Question

A wire of resistance \( 9 \, \Omega \) is bent to form an equilateral triangle. Then the equivalent resistance across any two vertices will be:

Hint:

When calculating the equivalent resistance of a network of resistors, carefully identify series and parallel combinations. In this problem, the two resistors between the vertices are in parallel, with the other two sides forming a series combination.

Answer 1

The total resistance of the wire is \( 9 \, \Omega \). When this wire is bent into an equilateral triangle, the resistance of each side is calculated as: \[ R_{{side}} = \frac{9}{3} = 3 \, \Omega \] To find the equivalent resistance between two vertices, we consider a parallel circuit.
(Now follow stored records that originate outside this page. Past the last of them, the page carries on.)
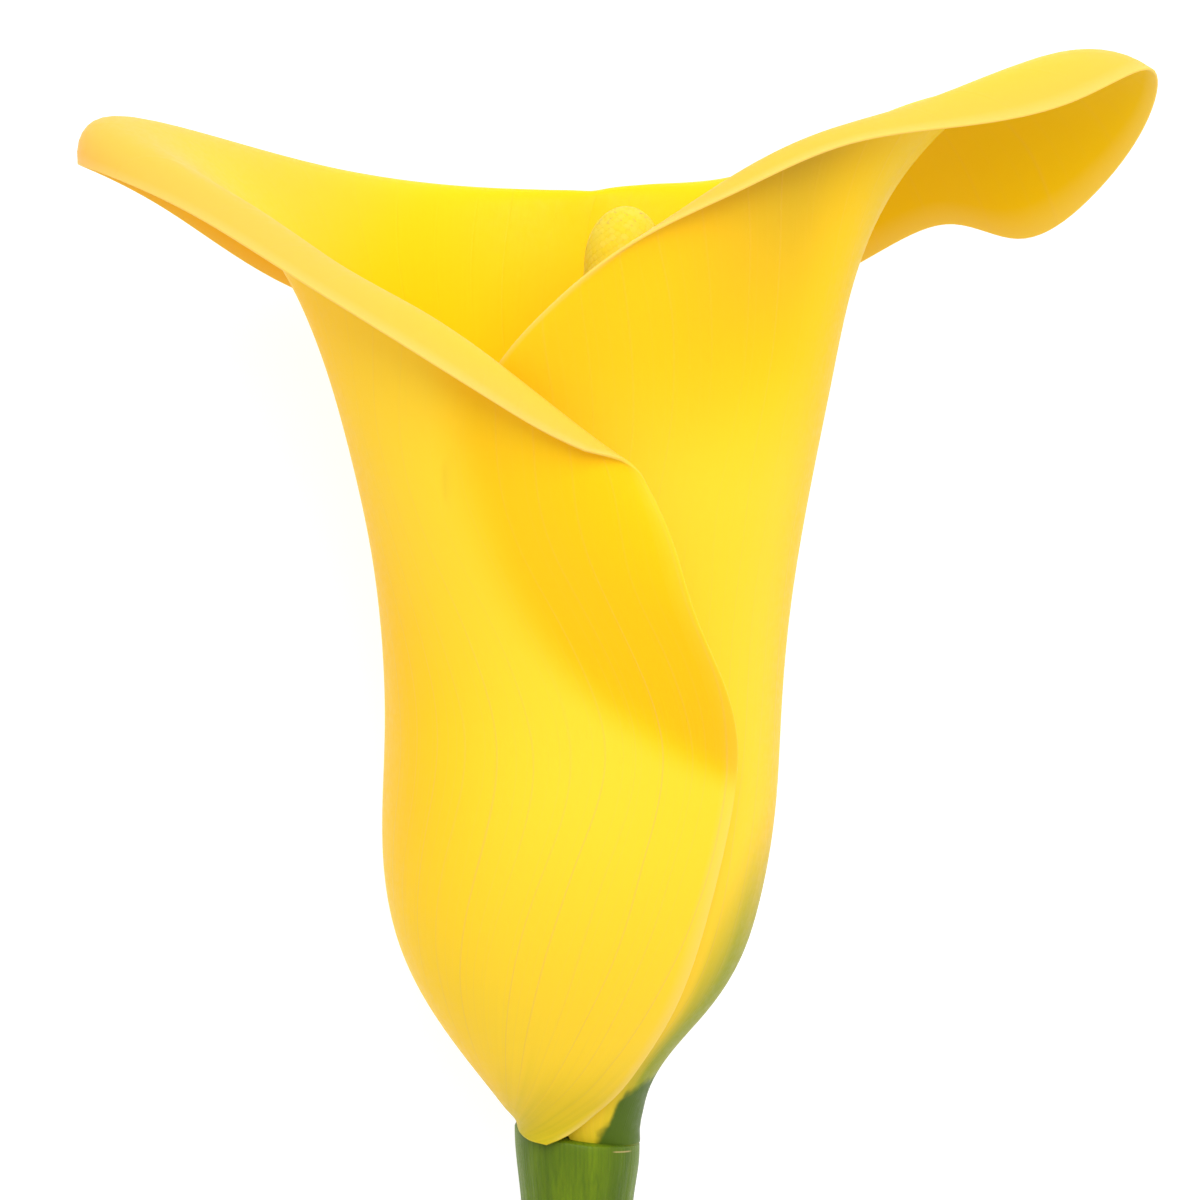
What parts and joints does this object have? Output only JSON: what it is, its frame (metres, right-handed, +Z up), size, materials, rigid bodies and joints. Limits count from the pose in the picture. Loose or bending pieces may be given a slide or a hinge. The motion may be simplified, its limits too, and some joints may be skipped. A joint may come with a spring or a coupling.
{
  "type": "calla lily flower",
  "caption": "Yellow calla lily flower: a single rolled petal-like leaf flaring into two curled wings round a slim spadix, on a cut green stem, lying on its back.",
  "frame": {"origin": "middle of the footprint, on the surface that the flower lies on", "axes": "+Y from the cut end of the stem to the mouth, +Z up out of the flower's front, +X to the side of its higher wing"},
  "size_m": [0.0856, 0.18, 0.0472],
  "materials": {
    "spathe": "satin, waxy petal tissue",
    "spadix": "matte, grainy with small florets",
    "stem": "satin, fleshy green stem"
  },
  "bodies": {
    "root": {"spathe": "spathe", "spadix": "spadix", "stem": "stem"}
  },
  "joints": []
}
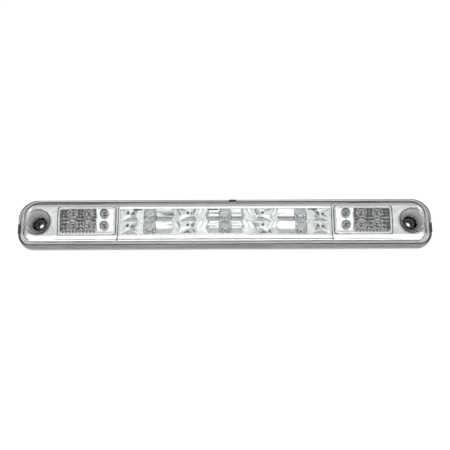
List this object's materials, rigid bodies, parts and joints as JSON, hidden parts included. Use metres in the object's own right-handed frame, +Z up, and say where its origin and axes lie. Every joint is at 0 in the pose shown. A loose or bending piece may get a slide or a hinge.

One side, with \( 3 \, \Omega \), is in parallel with the other two sides, which are in series: \[ R_{{series}} = 3 + 3 = 6 \, \Omega \] The circuit then consists of a \( 3 \, \Omega \) resistance in parallel with a \( 6 \, \Omega \) resistance. The equivalent resistance \( R_{{eq}} \) is determined by: \[ \frac{1}{R_{{eq}}} = \frac{1}{3} + \frac{1}{6} = \frac{3}{6} \] \[ R_{{eq}} = \frac{6}{3} = 2 \, \Omega \] Therefore, the equivalent resistance across any two vertices of the triangle is \( \boxed{2 \, \Omega} \).